As with many directors Gumble says that this easy access to video is essential to their success, “Staff members are able to video students during rehearsals and give students immediate feedback on their performance. Likewise, many staff members like to create "judges' tapes" during full ensemble rehearsals that can be shared with students online (Dropbox, social media groups). During championship week, a parent volunteer records the run-through at the end of each rehearsal. The video is posted on YouTube and is then dissected during a film session at the beginning of the following rehearsal. Students are then able to process their process their performance and create goals based on that feedback.”

At OSU, Waters uses a specialized iPad app called Coach’s Eye to give students and leaders very precise and instant feedback on their movements and performance. Using the app they can move forward and backward frame by frame through a video allowing them to see minute details that get missed with full speed video.

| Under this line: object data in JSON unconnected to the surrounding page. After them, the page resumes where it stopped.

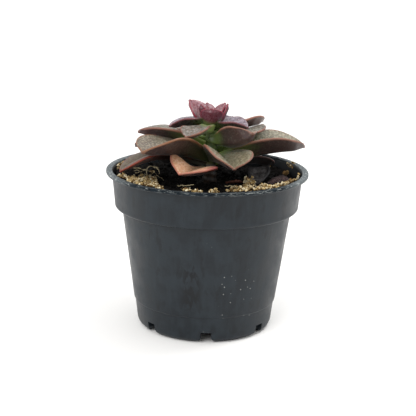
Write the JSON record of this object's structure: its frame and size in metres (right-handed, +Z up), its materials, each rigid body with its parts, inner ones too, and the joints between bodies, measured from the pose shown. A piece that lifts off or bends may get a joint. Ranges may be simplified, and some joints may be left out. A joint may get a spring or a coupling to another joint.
{
  "type": "potted echeveria",
  "caption": "Rosette succulent with broad, V-folded, dusky leaves on a short stem, growing in a round flared nursery pot filled with peat and tan grit.",
  "frame": {"origin": "the middle of the pot's foot, on the surface that it stands on", "axes": "+Z up the pot's axis; -Y toward the viewer in front, as pictured; +X to that viewer's right"},
  "size_m": [0.09, 0.09, 0.1014],
  "materials": {
    "pot_plastic": "satin, dusty, thin charcoal polypropylene",
    "peat": "crumbly damp black peat",
    "stem_green": "smooth fleshy green stem",
    "leaf_heart": "purple-pink with pale bloom and crimson margins",
    "leaf_inner": "mauve with silvery bloom and pink margins",
    "leaf_outer": "grey-olive with silvery speckled sheen, orange-brown margins, purple-brown underside",
    "leaf_low": "ageing salmon and olive, dark red margins",
    "dry_leaf_grey": "dry, papery, dark grey",
    "dry_leaf_purple": "dry, crumpled, purple-brown",
    "dry_leaf_red": "dry, shrivelled, red-brown",
    "grit": "loose tan and golden grit"
  },
  "bodies": {
    "root": {"pot": "pot_plastic", "soil": "peat", "stem": "stem_green", "leaf_heart_1": "leaf_heart", "leaf_heart_2": "leaf_heart", "leaf_heart_3": "leaf_heart", "leaf_heart_4": "leaf_heart", "leaf_heart_5": "leaf_heart", "leaf_heart_6": "leaf_heart", "leaf_upper_1": "leaf_inner", "leaf_upper_2": "leaf_inner", "leaf_upper_3": "leaf_inner", "leaf_upper_4": "leaf_inner", "leaf_middle_1": "leaf_outer", "leaf_middle_2": "leaf_outer", "leaf_middle_3": "leaf_outer", "leaf_middle_4": "leaf_outer", "leaf_middle_5": "leaf_outer", "leaf_middle_6": "leaf_outer", "leaf_middle_7": "leaf_outer", "leaf_outer_1": "leaf_outer", "leaf_outer_2": "leaf_outer", "leaf_outer_3": "leaf_outer", "leaf_outer_4": "leaf_outer", "leaf_outer_5": "leaf_outer", "leaf_outer_6": "leaf_outer", "leaf_low_1": "leaf_low", "leaf_low_2": "leaf_low", "leaf_low_3": "leaf_low", "leaf_low_4": "leaf_low", "leaf_low_5": "leaf_low", "dry_leaf_grey": "dry_leaf_grey", "dry_leaf_purple": "dry_leaf_purple", "dry_leaf_red": "dry_leaf_red", "grit_left": "grit", "grit_front": "grit", "grit_back": "grit"}
  },
  "joints": []
}
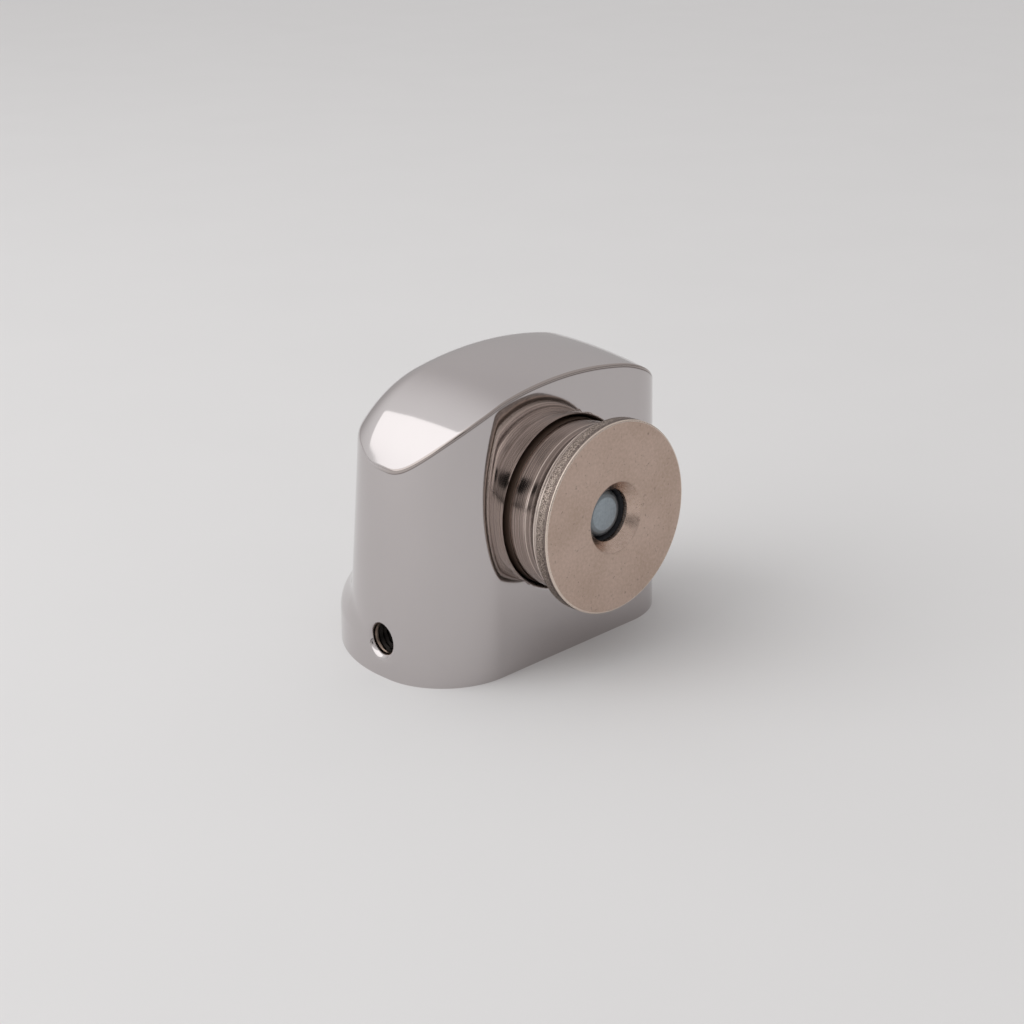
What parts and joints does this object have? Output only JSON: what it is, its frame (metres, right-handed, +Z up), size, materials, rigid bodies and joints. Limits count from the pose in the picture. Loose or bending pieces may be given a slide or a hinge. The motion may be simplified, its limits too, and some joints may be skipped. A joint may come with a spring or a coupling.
{
  "type": "magnetic door stop",
  "caption": "Floor-fixed magnetic door stop: a hooded casting holds a ring magnet on a rubber buffer, with its round countersunk door keeper resting on the magnet.",
  "frame": {"origin": "on the floor, on the axis of the floor stud and of its screw hole", "axes": "+X to the right seen from the front, +Y from the flat front to the rear, +Z up from the floor"},
  "size_m": [0.0506, 0.0469, 0.0437],
  "materials": {
    "polished_casting": "bright chrome plate on a polished zinc casting",
    "plated_steel": "nickel plate over fine turning marks",
    "ferrite": "ground ceramic magnet, dark grey",
    "zinc_plated_steel": "clear zinc plate, slightly blue",
    "satin_nickel": "satin nickel plate, warm grey",
    "black_rubber": "plain moulded rubber",
    "dark_steel": "blackened steel"
  },
  "bodies": {
    "root": {"housing": "polished_casting", "magnet_holder": "plated_steel", "ring_magnet": "ferrite", "centre_pin": "zinc_plated_steel", "keeper_plate": "satin_nickel", "rubber_buffer": "black_rubber", "pin_washer": "zinc_plated_steel", "pin_nut": "zinc_plated_steel", "floor_stud": "zinc_plated_steel", "grub_screw": "dark_steel"}
  },
  "joints": []
}
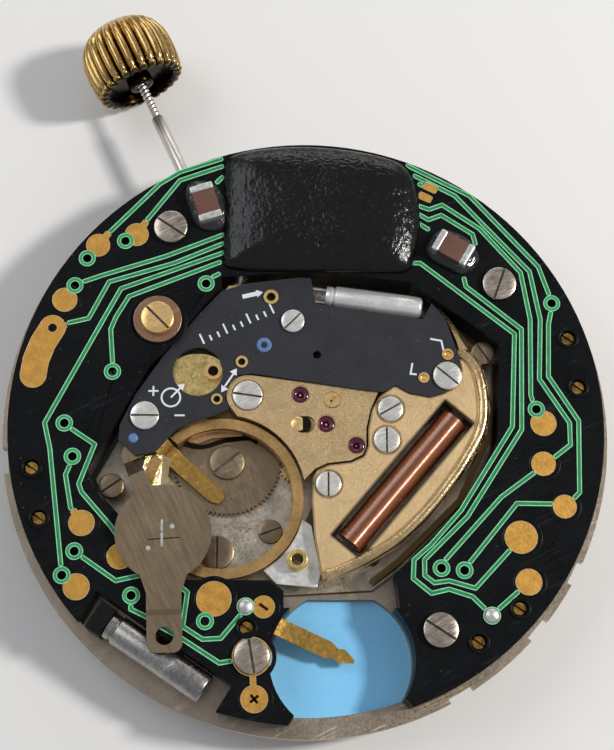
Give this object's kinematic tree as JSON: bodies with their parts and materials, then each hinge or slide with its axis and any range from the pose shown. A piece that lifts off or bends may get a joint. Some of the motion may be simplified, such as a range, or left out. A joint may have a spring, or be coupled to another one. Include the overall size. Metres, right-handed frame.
{
  "type": "watch movement",
  "caption": "Round quartz watch movement with a hand movement set in a ring circuit board, open cell wells, battery bridle, winding stem and fluted crown.",
  "frame": {"origin": "on the axis of the hands, in the plane of the lip round the dial recess, where the minute pipe also ends", "axes": "+Z points to the circuit side, +X runs along the winding stem towards the crown"},
  "size_m": [0.0388, 0.03, 0.0053],
  "materials": {
    "nickel_plate": "satin",
    "black_plastic": "matte",
    "gold_plate": "polished",
    "board_black": "semi-gloss",
    "track_green": "semi-gloss",
    "solder_green": "semi-gloss",
    "glob_black": "gloss",
    "capacitor_brown": "matte",
    "solder_silver": "satin",
    "clear_epoxy": "gloss",
    "steel_can": "satin",
    "film_blue": "semi-gloss",
    "screw_steel": "satin",
    "washer_copper": "satin",
    "display_glass": "polished",
    "connector_rubber": "matte",
    "plate_nickel": "satin",
    "magnet_steel": "satin",
    "wheel_brass": "polished",
    "wheel_steel": "satin",
    "ring_gold": "satin",
    "bridle_steel": "brushed",
    "bush_nickel": "satin",
    "coil_copper": "satin",
    "soft_iron": "satin",
    "bridge_brass": "satin",
    "ruby": "polished",
    "plate_brass": "satin",
    "mark_white": "matte",
    "crown_gold": "polished"
  },
  "bodies": {
    "movement": {"base_ring": "nickel_plate", "spacer_frame": "black_plastic", "side_contacts": "gold_plate", "ring_pcb": "board_black", "circuit_tracks": "track_green", "via_rings": "solder_green", "contact_pads": "gold_plate", "chip_glob_top": "glob_black", "capacitor_bodies": "capacitor_brown", "capacitor_terminals": "solder_silver", "capacitor_epoxy": "clear_epoxy", "digital_crystal": "steel_can", "crystal_leads": "solder_silver", "analog_crystal": "steel_can", "battery_insulator_film": "film_blue", "digital_battery_contact": "gold_plate", "pcb_screws": "screw_steel", "clamp_washer": "washer_copper", "case_clamp_screw": "gold_plate", "circuit_pins": "gold_plate", "lcd_glass": "display_glass", "lcd_connectors": "connector_rubber", "analog_mainplate": "plate_nickel", "motion_cover": "nickel_plate", "setting_wheel_screw": "wheel_steel", "setting_cover": "bridge_brass", "battery_ring": "ring_gold", "negative_contact": "gold_plate", "bridle_pivot_post": "screw_steel", "bush_plate": "bush_nickel", "bridle_bush": "bridge_brass", "movement_screws": "wheel_steel", "coil_winding": "coil_copper", "coil_core": "soft_iron", "stator": "soft_iron", "coil_plate": "bridge_brass", "bridge_screws": "screw_steel", "train_bridge": "bridge_brass", "bridge_jewels": "ruby", "keyless_bridge": "plate_brass", "analog_board": "board_black", "board_pins": "gold_plate", "board_screws": "screw_steel", "board_markings": "mark_white"},
    "rotor": {"rotor": "magnet_steel"},
    "intermediate_wheel": {"intermediate_wheel": "wheel_brass"},
    "second_wheel": {"second_wheel": "wheel_brass"},
    "third_wheel": {"third_wheel": "wheel_brass"},
    "centre_wheel": {"centre_wheel": "wheel_brass"},
    "cannon_pinion": {"cannon_pinion": "screw_steel"},
    "minute_wheel": {"minute_wheel": "wheel_brass"},
    "hour_wheel": {"hour_wheel": "wheel_brass"},
    "setting_wheel": {"setting_wheel": "wheel_steel"},
    "sliding_pinion": {"sliding_pinion": "screw_steel"},
    "winding_stem": {"stem": "screw_steel", "crown": "crown_gold"},
    "setting_lever": {"setting_lever": "screw_steel"},
    "battery_bridle": {"battery_bridle": "bridle_steel"}
  },
  "joints": [
    {"name": "intermediate_wheel_turn", "type": "hinge", "parent": "movement", "child": "intermediate_wheel", "pos_m": [-0.00037, -0.00088, 0.0032], "axis": [0, 0, 1], "continuous": true},
    {"name": "rotor_turn", "type": "hinge", "parent": "movement", "child": "rotor", "pos_m": [-0.00195, -0.00176, 0.0029], "axis": [0, 0, 1], "continuous": true},
    {"name": "second_wheel_turn", "type": "hinge", "parent": "movement", "child": "second_wheel", "pos_m": [0.0006, -0.00165, 0.0029], "axis": [0, 0, 1], "continuous": true},
    {"name": "third_wheel_turn", "type": "hinge", "parent": "movement", "child": "third_wheel", "pos_m": [0.0015, -0.00035, 0.0026], "axis": [0, 0, 1], "continuous": true},
    {"name": "centre_wheel_turn", "type": "hinge", "parent": "movement", "child": "centre_wheel", "pos_m": [0, 0, 0.0014], "axis": [0, 0, 1], "continuous": true},
    {"name": "setting_wheel_turn", "type": "hinge", "parent": "movement", "child": "setting_wheel", "pos_m": [0.0002, 0.00421, 0.0024], "axis": [0, 0, 1], "continuous": true},
    {"name": "minute_wheel_turn", "type": "hinge", "parent": "movement", "child": "minute_wheel", "pos_m": [-0.00145, 0.0016, 0.0012], "axis": [0, 0, 1], "continuous": true},
    {"name": "cannon_pinion_turn", "type": "hinge", "parent": "movement", "child": "cannon_pinion", "pos_m": [0, 0, 0.0011], "axis": [0, 0, 1], "continuous": true},
    {"name": "hour_wheel_turn", "type": "hinge", "parent": "movement", "child": "hour_wheel", "pos_m": [0, 0, 0.0009], "axis": [0, 0, 1], "continuous": true},
    {"name": "crown_turn", "type": "hinge", "parent": "movement", "child": "sliding_pinion", "pos_m": [0.0045, 0, 0.0029], "axis": [1, 0, 0], "continuous": true},
    {"name": "crown_pull", "type": "slide", "parent": "sliding_pinion", "child": "winding_stem", "axis": [1, 0, 0], "range_m": [0, 0.0008]},
    {"name": "setting_lever_swing", "type": "hinge", "parent": "movement", "child": "setting_lever", "pos_m": [0.00625, 0.0016, 0.0033], "axis": [0, 0, 1], "range_deg": [0, 30.1]},
    {"name": "bridle_swing", "type": "hinge", "parent": "movement", "child": "battery_bridle", "pos_m": [0.00265, 0.00781, 0.0038], "axis": [0, 0, 1], "range_deg": [-40, 44.3]}
  ],
  "couplings": [
    {"joint": "rotor_turn", "follows": "intermediate_wheel_turn", "ratio": -6},
    {"joint": "second_wheel_turn", "follows": "intermediate_wheel_turn", "ratio": -0.2},
    {"joint": "third_wheel_turn", "follows": "intermediate_wheel_turn", "ratio": 0.05},
    {"joint": "centre_wheel_turn", "follows": "intermediate_wheel_turn", "ratio": -0.016667},
    {"joint": "minute_wheel_turn", "follows": "setting_wheel_turn", "ratio": -6},
    {"joint": "cannon_pinion_turn", "follows": "setting_wheel_turn", "ratio": 18},
    {"joint": "hour_wheel_turn", "follows": "setting_wheel_turn", "ratio": 1.5},
    {"joint": "setting_lever_swing", "follows": "crown_pull", "rad_per_m": 654.5}
  ]
}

Communication and Management Tools For The Marching Band

The technology behind a solid, well functioning band program is not used solely on the field however. Sometimes the logistical technologies that operate behind the scenes are every bit as important as the tech that is used on the field. While many bands make due with using a simple website to collect and distribute information there are also specialized tools that make tedious non-musical chores much less frustrating. A case in point is the use of a software product called Charms Office which both Daubert and Gumble have plans to incorporate into their programs in the near future. Charms Office bills itself as a complete management, communication, assessment, and financial system package that allows a director to manage almost every aspect of a band’s operations in one convenient place.

The Charms system allows a manager to track student and parent contact information, uniforms, fundraising, event scheduling, and many other activities. It can produce bar code labels to use on printed music allowing students to check in and check out sets of literature for which they are solely responsible. The program also provides many easy phone, text, and social media communication options allowing a director to send a text message or email to all of their members, their parents, booster groups, to specific sections of the band, or even to individual students with just a few clicks.

While the success of any band still ultimately hinges on the dedication and effort of its members the well planned and executed implementation of technology tools like those shown in this article can go a long way toward helping a group reach its full potential.


APS Music Master Pro (iPad)
An all in one swiss army knife of music tools. Includes a sheet music reader, metronome, tuner, audio recorder, timer, and fingering charts all in one easy to use app.

Drill Book Next (iPad and Android)
An iPad app that imports and displays drill coordinates from a standard PyWare, EnVision, or Field Artist drill file. Students can view step by step drill animations on their tablet as needed.

ForScore (iPad)
A well respected sheet music storage and annotation app. Import files into ForScore from Dropbox or other sources and allow students to view or write on top of the music using their finger or a stylus.

Dropbox (iPad and Android)
An app that allows you to share folders of documents and other files with students almost instantly. Upload your drill pages, music, handbooks, or trip itineraries to a Dropbox folder from your PC or Mac and in a few minutes it will be available to everyone else in the ensemble.

OwnCloud (iPad and Android)
A free, do-it-yourself Dropbox competitor that allows your tech department to set up a dedicated file hosting service on your own server. Better if you want more control, lower costs, and no limits on storage space.

Coach’s Eye (iPad)
Although intended for athletic teams Coach’s Eye provides a specialized video camera app that allows a user to instantly move forward or backward through a video frame by frame. Great for allowing group leaders to zero in on problem areas and show students exactly what needs to be fixed.